El país está traspasado por venganzas cruzadas. Desde los extremos se busca aniquilar al antagonista. En la mitad, una masa perpleja bascula al vaivén de las noticias y las redes sociales, sin lograr fijar una meta que tenga verdadero carácter nacional.

La JEP viene siendo vapuleada.

Todas las discusiones relevantes son engullidas en el vórtice de la justicia penal.

El cumplimiento del Acuerdo ha sufrido tropiezos. Algunos en el campo de la ejecución y otros en la discusión de iniciativas que contradicen su espíritu.

Esta situación de inseguridad sirve de pretexto a sectores de la guerrilla que, habiendo sido firmantes del Acuerdo, hoy se mueven en la cuasiclandestinidad. Esto debe ser superado de parte y parte. Brindar garantías corresponde al Estado, y a los jefes evaporados, hacer presencia de nuevo de cara a la JEP. Santrich sabía que si seguía delinquiendo tenía que afrontar las consecuencias.
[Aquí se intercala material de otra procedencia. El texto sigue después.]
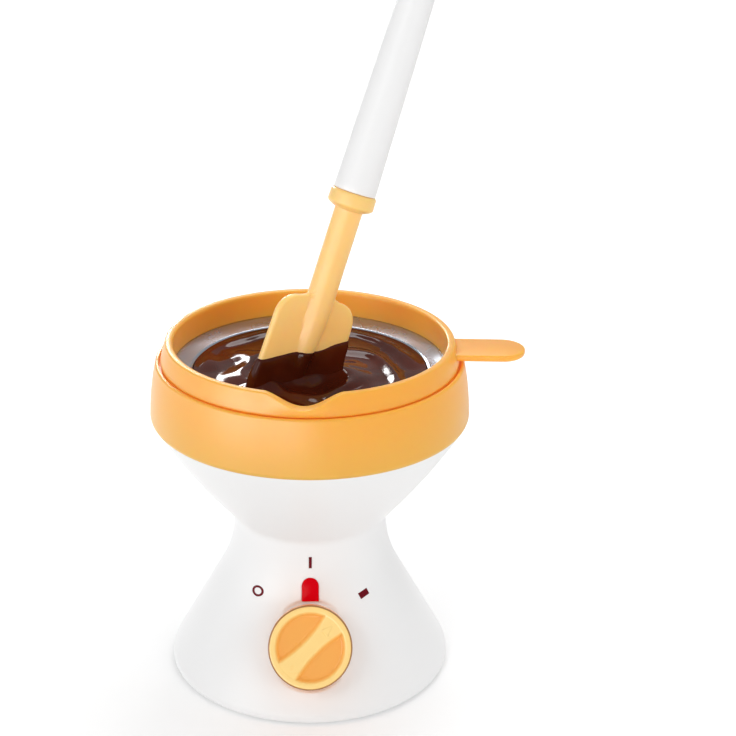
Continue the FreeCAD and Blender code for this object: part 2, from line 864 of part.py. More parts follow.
def stand_spatula(item):
    """Put a piece drawn with the spatula's length along Z into the pot."""
    item.Placement = FreeCAD.Placement(FreeCAD.Vector(), spatula_rotation())
    bind(item, "Placement.Base.x", tip_x)
    bind(item, "Placement.Base.y", tip_y)
    bind(item, "Placement.Base.z", pot_floor + d.tip_above_floor)
    return item


def make_chocolate():
    """Chocolate: fills the bowl to its level, with a slot where the blade stands."""
    gap = d.chocolate_gap
    level = rim_top - d.chocolate_drop - gap
    wall_foot = pot_floor + d.bowl_wall_rise
    fill = turned("chocolate_fill", [
        (0, pot_floor + gap), (bowl_floor_radius, pot_floor + gap),
        (bowl_wall_radius - gap, wall_foot, d.bowl_floor_arc, 1),
        (bowl_mouth_radius - gap, level), (0, level)])
    slot = new_body("blade_slot")
    pad(slot, "blade_slot", slot_outline(), -(d.blade_thickness / 2) - d.blade_gap,
        d.blade_thickness + d.blade_gap * 2, role="XZ_Plane")
    stand_spatula(slot)
    spine = stand_spatula(cylinder("spine_slot", d.shaft_width / 2 + d.blade_gap, d.blade_length))
    return cut("melted_chocolate", fill, fuse("blade_room", [slot, spine]))


def make_spatula_head():
    """Blade with a spine that fades to the tip, shaft and grip collar in one piece."""
    body = new_body("spatula_head")
    half = d.shaft_width / 2
    pad(body, "blade", blade_outline(), -(d.blade_thickness / 2),
        d.blade_thickness, role="XZ_Plane")
    collar_top_end = d.shaft_end + d.grip_collar_length
    revolve(body, "shaft", [
        (0, d.spine_start), (d.spine_tip_radius, d.spine_start), (half, d.blade_length),
        (half, d.shaft_end), (d.grip_collar_radius, d.shaft_end + 1.5),
        (d.grip_collar_radius, collar_top_end), (d.tang_radius, collar_top_end),
        (d.tang_radius, collar_top_end + d.tang_length), (0, collar_top_end + d.tang_length)])
    return stand_spatula(body)


def make_spatula_handle():
    """White grip: tapers to a round end, with a bore for the tang."""
    foot = d.shaft_end + d.grip_collar_length
    top = foot + d.grip_length
    bore = d.tang_radius + d.running_fit
    body = turned("spatula_handle", [
        (bore, foot), (d.grip_base_radius, foot), (d.grip_end_radius, top - d.grip_end_radius),
        (0, top, d.grip_end_radius, 1), (0, foot + d.tang_length + 1),
        (bore, foot + d.tang_length + 1)])
    return stand_spatula(body)


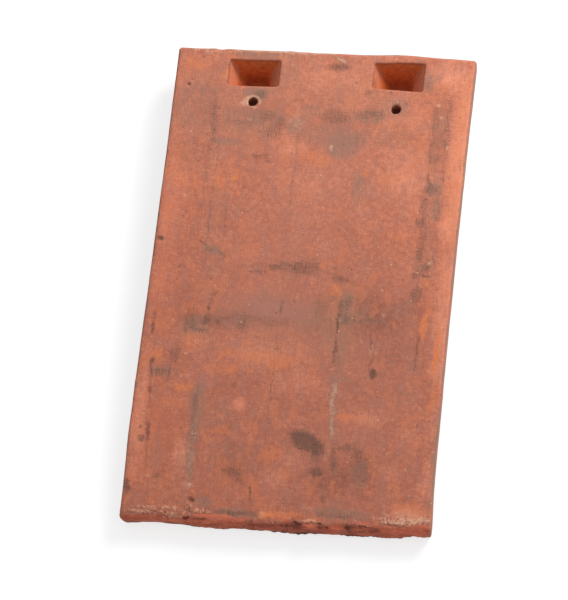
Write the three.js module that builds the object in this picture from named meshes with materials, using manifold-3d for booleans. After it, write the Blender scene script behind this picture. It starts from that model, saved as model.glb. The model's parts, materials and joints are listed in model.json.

Pero en la aplicación de la extradición hay un hecho nuevo: la JEP determina la fecha. Hay un interés nacional en esto. No puede pedírsele que dictamine a ciegas.

El señor fiscal general tiene el legítimo deber de perseguir el delito. Pero recientes decisiones de sus subalternos, por fortuna revocadas por él, contribuyen en grado sumo a la perplejidad y la desconfianza.

Usted puede alegar que ha recibido un mandato para modificar el Acuerdo. Hasta ahora reconozco que, fuera de las voces lunáticas de su partido, su lenguaje ha sido moderado. Al parecer se aleja usted de la idea de volver trizas el Acuerdo. Pero a mi juicio lo que corresponde es entrar a discutir sus modificaciones con la guerrilla ahora sin armas y convertida en partido político. No es un privilegio de la guerrilla, sino un deber frente a un partido que ha firmado un pacto. Más allá de su valor jurídico, el Estado no puede simplemente darle la espalda. Discutir con la antigua guerrilla sus aspiraciones de modificación es un paso que todos los colombianos debemos aceptar y propiciar.

Y por nuestro lado, quienes seguimos convencidos de que el Acuerdo era el mejor acuerdo posible tenemos que reconocer que su triunfo electoral le daría solidez al deseo de examinar con la antigua guerrilla, no a espaldas de ella, las ideas de su gobierno, así como también los reclamos, muchos de ellos legítimos, de los excombatientes que siguen manifestando su compromiso con la paz.

Es el momento de las renunciaciones mutuas. El ominoso camino de destruir lo logrado debe ser eliminado superando las vanidades y la utilización electoral de una coyuntura que, por encima de las diferencias, muestra riesgos enormes para la patria.

La paz es un anhelo de todos. No es de ejecución inmediata. Exige esfuerzos colectivos generosos.

Pero si el Acuerdo de fin del conflicto fracasa, porque puede fracasar, no solo habremos pospuesto la consolidación de la paz, sino que entraremos en un laberinto sin el hilo de Ariadna que necesita esta sociedad para construir un mejor futuro.